* _Rows from a 3D modeling dataset_
----

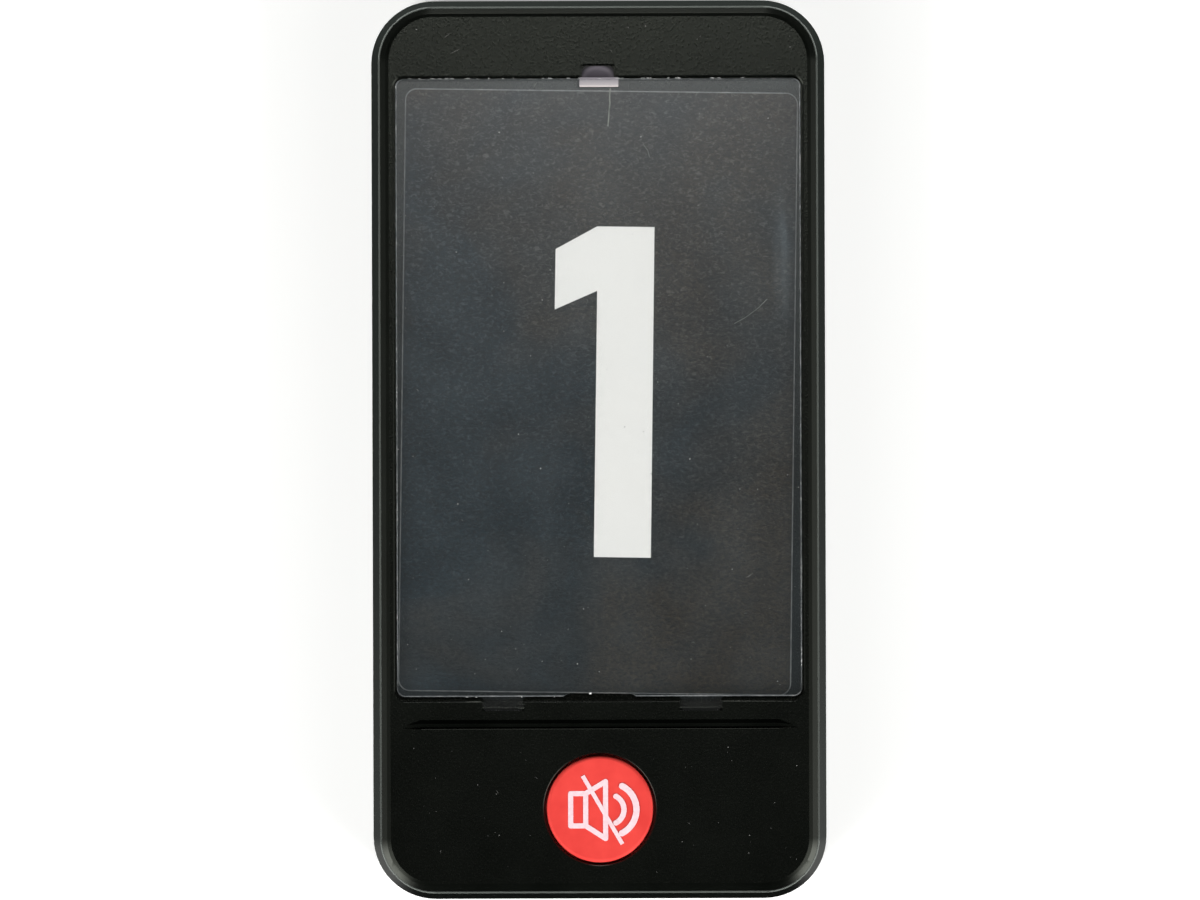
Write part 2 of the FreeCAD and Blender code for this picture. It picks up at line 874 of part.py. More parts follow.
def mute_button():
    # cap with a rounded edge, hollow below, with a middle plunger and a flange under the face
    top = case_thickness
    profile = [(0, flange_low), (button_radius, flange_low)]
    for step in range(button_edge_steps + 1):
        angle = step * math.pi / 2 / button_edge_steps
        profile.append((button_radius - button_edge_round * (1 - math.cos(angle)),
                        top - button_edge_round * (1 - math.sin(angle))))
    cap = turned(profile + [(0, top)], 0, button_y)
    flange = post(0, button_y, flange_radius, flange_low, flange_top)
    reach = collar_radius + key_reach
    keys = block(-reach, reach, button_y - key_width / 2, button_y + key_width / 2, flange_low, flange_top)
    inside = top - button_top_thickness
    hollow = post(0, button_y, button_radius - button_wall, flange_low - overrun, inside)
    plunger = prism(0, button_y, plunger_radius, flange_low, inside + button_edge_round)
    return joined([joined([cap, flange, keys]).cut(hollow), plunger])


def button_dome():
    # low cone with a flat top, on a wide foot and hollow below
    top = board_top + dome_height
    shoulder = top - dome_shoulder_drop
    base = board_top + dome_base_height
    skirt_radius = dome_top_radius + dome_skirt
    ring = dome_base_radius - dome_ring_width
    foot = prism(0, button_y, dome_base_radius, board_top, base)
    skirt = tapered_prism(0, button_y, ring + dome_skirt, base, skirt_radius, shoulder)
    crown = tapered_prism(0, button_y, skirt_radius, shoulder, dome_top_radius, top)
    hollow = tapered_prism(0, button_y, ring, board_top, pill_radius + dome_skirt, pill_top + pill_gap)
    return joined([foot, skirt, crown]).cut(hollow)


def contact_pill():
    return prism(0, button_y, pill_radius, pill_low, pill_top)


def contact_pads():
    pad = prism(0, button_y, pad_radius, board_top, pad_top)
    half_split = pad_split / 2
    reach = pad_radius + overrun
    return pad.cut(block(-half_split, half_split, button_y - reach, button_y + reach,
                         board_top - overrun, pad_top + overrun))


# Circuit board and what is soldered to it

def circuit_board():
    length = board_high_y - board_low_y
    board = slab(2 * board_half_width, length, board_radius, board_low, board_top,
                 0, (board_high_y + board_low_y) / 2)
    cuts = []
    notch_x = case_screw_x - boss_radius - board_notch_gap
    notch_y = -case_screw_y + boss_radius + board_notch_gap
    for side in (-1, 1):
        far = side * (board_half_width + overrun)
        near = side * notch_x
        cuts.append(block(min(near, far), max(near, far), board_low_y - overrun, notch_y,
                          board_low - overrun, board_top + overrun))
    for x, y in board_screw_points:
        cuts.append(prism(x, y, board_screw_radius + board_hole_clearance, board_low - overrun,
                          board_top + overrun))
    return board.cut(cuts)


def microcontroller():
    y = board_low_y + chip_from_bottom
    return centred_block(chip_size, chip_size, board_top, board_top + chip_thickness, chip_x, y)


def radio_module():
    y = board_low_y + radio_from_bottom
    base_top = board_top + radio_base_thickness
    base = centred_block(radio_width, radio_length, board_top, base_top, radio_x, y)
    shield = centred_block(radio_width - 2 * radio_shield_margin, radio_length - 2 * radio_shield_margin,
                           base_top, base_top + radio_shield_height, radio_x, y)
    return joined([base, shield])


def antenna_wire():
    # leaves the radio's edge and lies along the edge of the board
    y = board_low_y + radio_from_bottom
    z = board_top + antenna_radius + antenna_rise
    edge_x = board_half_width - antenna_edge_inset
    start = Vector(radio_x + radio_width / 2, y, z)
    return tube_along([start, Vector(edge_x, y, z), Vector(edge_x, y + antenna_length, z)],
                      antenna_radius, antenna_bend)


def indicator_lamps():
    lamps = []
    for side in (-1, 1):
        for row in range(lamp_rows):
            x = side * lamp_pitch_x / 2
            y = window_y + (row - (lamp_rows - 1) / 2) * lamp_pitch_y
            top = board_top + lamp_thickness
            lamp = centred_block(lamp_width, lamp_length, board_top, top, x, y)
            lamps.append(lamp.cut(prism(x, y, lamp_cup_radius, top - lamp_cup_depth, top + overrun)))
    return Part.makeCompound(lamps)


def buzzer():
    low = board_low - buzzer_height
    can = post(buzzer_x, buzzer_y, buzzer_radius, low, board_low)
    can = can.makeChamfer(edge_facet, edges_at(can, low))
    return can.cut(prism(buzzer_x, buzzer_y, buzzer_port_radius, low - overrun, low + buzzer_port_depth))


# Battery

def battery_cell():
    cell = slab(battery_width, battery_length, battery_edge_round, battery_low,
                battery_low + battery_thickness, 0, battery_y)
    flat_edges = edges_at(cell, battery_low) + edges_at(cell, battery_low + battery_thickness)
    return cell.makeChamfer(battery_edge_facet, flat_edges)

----

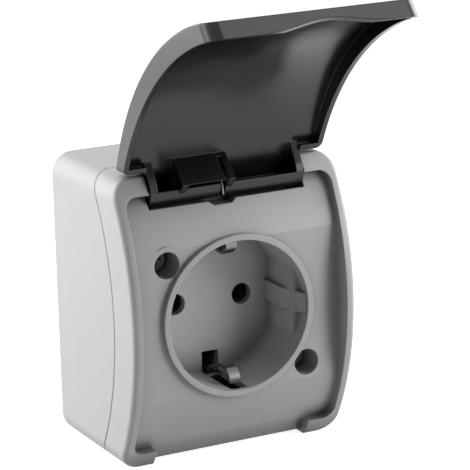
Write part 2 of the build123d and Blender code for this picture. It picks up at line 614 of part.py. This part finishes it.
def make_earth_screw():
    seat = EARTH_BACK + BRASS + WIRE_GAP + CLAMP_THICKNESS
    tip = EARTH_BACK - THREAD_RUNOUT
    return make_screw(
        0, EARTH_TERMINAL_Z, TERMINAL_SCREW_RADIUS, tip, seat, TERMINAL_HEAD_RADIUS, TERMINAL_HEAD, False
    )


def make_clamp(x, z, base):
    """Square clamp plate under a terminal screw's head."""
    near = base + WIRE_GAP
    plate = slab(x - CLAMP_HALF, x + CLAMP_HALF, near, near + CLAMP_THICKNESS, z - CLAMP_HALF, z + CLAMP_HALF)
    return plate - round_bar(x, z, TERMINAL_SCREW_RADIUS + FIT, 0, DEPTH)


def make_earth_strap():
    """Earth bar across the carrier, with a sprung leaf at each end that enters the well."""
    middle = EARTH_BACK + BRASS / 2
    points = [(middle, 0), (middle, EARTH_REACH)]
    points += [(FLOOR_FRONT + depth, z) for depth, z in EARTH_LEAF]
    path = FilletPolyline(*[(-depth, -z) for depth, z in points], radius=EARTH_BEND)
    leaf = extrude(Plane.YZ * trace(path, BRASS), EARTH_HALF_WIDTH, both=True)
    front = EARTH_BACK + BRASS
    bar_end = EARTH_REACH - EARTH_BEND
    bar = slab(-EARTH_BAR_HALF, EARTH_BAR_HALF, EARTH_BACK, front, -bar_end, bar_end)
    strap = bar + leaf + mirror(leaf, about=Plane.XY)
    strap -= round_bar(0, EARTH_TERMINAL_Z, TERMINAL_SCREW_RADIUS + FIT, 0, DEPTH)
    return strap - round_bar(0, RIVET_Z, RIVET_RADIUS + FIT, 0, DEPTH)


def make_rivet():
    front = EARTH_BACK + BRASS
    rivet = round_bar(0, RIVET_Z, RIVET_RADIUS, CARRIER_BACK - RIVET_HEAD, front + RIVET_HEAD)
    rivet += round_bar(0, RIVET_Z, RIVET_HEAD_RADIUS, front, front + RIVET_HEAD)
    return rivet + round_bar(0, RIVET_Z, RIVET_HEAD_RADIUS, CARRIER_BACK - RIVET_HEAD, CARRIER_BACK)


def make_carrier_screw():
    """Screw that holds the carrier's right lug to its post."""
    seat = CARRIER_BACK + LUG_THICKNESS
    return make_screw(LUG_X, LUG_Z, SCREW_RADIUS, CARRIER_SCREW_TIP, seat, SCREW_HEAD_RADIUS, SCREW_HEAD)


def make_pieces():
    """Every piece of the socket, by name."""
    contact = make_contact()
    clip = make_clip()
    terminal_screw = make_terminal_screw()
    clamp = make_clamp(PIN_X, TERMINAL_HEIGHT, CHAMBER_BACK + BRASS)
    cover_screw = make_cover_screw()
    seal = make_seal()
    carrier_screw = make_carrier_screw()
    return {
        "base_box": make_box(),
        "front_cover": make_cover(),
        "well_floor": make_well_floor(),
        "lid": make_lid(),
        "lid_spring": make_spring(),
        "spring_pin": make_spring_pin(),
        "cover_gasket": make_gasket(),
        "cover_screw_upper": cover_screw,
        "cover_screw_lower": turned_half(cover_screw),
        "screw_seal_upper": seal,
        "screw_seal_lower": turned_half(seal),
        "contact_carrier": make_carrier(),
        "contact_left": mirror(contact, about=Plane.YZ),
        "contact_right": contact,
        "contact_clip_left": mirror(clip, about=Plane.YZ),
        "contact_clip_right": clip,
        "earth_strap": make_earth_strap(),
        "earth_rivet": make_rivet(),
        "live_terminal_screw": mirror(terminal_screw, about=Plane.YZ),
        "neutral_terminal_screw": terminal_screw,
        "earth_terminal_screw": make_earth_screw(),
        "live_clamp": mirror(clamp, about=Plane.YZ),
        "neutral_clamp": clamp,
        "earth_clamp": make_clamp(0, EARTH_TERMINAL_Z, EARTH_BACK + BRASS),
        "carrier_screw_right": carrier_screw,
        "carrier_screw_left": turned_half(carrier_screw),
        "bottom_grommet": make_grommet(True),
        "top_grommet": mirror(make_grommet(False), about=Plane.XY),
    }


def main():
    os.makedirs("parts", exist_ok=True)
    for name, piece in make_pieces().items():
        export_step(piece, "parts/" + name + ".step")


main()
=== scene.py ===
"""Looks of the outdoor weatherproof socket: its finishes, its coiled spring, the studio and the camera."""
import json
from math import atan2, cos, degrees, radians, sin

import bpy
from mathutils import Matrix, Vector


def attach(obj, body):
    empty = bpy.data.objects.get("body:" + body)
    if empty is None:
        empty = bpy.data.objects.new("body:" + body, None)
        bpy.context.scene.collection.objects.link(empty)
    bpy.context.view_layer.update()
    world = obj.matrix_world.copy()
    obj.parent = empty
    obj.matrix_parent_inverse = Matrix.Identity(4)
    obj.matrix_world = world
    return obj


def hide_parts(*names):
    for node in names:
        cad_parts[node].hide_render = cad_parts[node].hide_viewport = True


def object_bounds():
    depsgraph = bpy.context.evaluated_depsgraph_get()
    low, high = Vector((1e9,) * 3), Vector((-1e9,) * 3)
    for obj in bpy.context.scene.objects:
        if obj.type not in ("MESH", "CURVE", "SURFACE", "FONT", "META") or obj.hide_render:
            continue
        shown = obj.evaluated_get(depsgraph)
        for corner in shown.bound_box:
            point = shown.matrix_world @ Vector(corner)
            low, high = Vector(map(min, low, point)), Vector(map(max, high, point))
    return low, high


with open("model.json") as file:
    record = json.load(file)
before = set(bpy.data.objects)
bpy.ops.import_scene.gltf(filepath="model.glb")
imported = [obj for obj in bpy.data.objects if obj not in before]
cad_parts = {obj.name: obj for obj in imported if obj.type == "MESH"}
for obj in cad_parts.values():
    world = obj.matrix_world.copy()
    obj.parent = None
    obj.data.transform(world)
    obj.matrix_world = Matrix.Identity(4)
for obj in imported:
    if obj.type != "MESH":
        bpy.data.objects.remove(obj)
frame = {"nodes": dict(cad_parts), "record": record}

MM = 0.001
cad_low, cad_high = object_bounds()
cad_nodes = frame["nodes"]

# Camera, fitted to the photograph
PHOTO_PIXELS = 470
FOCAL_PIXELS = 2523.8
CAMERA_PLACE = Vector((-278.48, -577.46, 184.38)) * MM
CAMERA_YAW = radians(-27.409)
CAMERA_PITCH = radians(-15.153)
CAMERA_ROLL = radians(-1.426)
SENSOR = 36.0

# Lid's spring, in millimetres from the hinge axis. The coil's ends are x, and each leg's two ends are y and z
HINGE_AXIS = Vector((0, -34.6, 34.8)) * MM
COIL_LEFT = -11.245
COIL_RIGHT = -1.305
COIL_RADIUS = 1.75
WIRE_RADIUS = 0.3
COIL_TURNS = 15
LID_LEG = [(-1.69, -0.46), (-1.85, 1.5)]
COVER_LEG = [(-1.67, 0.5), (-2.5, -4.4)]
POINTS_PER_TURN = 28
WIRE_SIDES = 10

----

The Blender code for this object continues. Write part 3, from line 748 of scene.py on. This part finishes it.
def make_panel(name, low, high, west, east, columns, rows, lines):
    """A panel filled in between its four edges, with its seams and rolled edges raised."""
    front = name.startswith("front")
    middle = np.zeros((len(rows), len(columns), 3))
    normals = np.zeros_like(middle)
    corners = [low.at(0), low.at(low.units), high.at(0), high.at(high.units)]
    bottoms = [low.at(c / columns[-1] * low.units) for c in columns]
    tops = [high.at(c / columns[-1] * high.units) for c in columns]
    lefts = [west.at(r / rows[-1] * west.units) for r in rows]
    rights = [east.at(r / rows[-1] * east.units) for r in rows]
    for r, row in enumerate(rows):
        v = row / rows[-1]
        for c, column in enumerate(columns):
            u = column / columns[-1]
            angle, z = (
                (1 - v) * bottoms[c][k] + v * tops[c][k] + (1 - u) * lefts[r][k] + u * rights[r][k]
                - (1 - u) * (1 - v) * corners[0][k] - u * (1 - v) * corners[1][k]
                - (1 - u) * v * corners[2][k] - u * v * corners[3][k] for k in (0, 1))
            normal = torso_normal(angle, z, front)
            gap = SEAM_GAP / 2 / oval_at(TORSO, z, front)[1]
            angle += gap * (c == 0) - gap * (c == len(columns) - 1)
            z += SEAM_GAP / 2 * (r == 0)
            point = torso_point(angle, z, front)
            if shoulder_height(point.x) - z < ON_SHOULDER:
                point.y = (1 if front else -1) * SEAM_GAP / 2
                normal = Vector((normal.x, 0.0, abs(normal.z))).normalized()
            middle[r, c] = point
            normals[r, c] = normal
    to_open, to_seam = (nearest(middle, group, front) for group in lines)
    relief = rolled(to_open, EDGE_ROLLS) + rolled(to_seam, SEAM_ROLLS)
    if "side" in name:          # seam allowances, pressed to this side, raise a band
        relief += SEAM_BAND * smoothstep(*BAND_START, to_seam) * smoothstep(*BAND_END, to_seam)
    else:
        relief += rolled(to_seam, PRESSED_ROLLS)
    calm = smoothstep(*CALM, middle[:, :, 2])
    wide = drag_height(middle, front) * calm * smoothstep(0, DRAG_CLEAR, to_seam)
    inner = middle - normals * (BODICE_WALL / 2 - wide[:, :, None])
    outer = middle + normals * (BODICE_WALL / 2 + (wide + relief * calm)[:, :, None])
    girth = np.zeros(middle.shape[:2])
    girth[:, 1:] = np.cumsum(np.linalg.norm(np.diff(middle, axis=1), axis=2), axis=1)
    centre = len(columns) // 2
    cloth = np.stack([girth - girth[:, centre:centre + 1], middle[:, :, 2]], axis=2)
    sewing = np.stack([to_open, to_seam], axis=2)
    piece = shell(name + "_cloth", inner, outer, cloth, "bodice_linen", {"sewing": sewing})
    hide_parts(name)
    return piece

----

* _Problem to solve_
Retype the records above, but only those lines that fall between the line containing "for name, piece" and the line containing "bpy.data.objects.remove(obj)", with both of those lines included, exactly as written.

* _The output_
    for name, piece in make_pieces().items():
        export_step(piece, "parts/" + name + ".step")


main()
=== scene.py ===
"""Looks of the outdoor weatherproof socket: its finishes, its coiled spring, the studio and the camera."""
import json
from math import atan2, cos, degrees, radians, sin

import bpy
from mathutils import Matrix, Vector


def attach(obj, body):
    empty = bpy.data.objects.get("body:" + body)
    if empty is None:
        empty = bpy.data.objects.new("body:" + body, None)
        bpy.context.scene.collection.objects.link(empty)
    bpy.context.view_layer.update()
    world = obj.matrix_world.copy()
    obj.parent = empty
    obj.matrix_parent_inverse = Matrix.Identity(4)
    obj.matrix_world = world
    return obj


def hide_parts(*names):
    for node in names:
        cad_parts[node].hide_render = cad_parts[node].hide_viewport = True


def object_bounds():
    depsgraph = bpy.context.evaluated_depsgraph_get()
    low, high = Vector((1e9,) * 3), Vector((-1e9,) * 3)
    for obj in bpy.context.scene.objects:
        if obj.type not in ("MESH", "CURVE", "SURFACE", "FONT", "META") or obj.hide_render:
            continue
        shown = obj.evaluated_get(depsgraph)
        for corner in shown.bound_box:
            point = shown.matrix_world @ Vector(corner)
            low, high = Vector(map(min, low, point)), Vector(map(max, high, point))
    return low, high


with open("model.json") as file:
    record = json.load(file)
before = set(bpy.data.objects)
bpy.ops.import_scene.gltf(filepath="model.glb")
imported = [obj for obj in bpy.data.objects if obj not in before]
cad_parts = {obj.name: obj for obj in imported if obj.type == "MESH"}
for obj in cad_parts.values():
    world = obj.matrix_world.copy()
    obj.parent = None
    obj.data.transform(world)
    obj.matrix_world = Matrix.Identity(4)
for obj in imported:
    if obj.type != "MESH":
        bpy.data.objects.remove(obj)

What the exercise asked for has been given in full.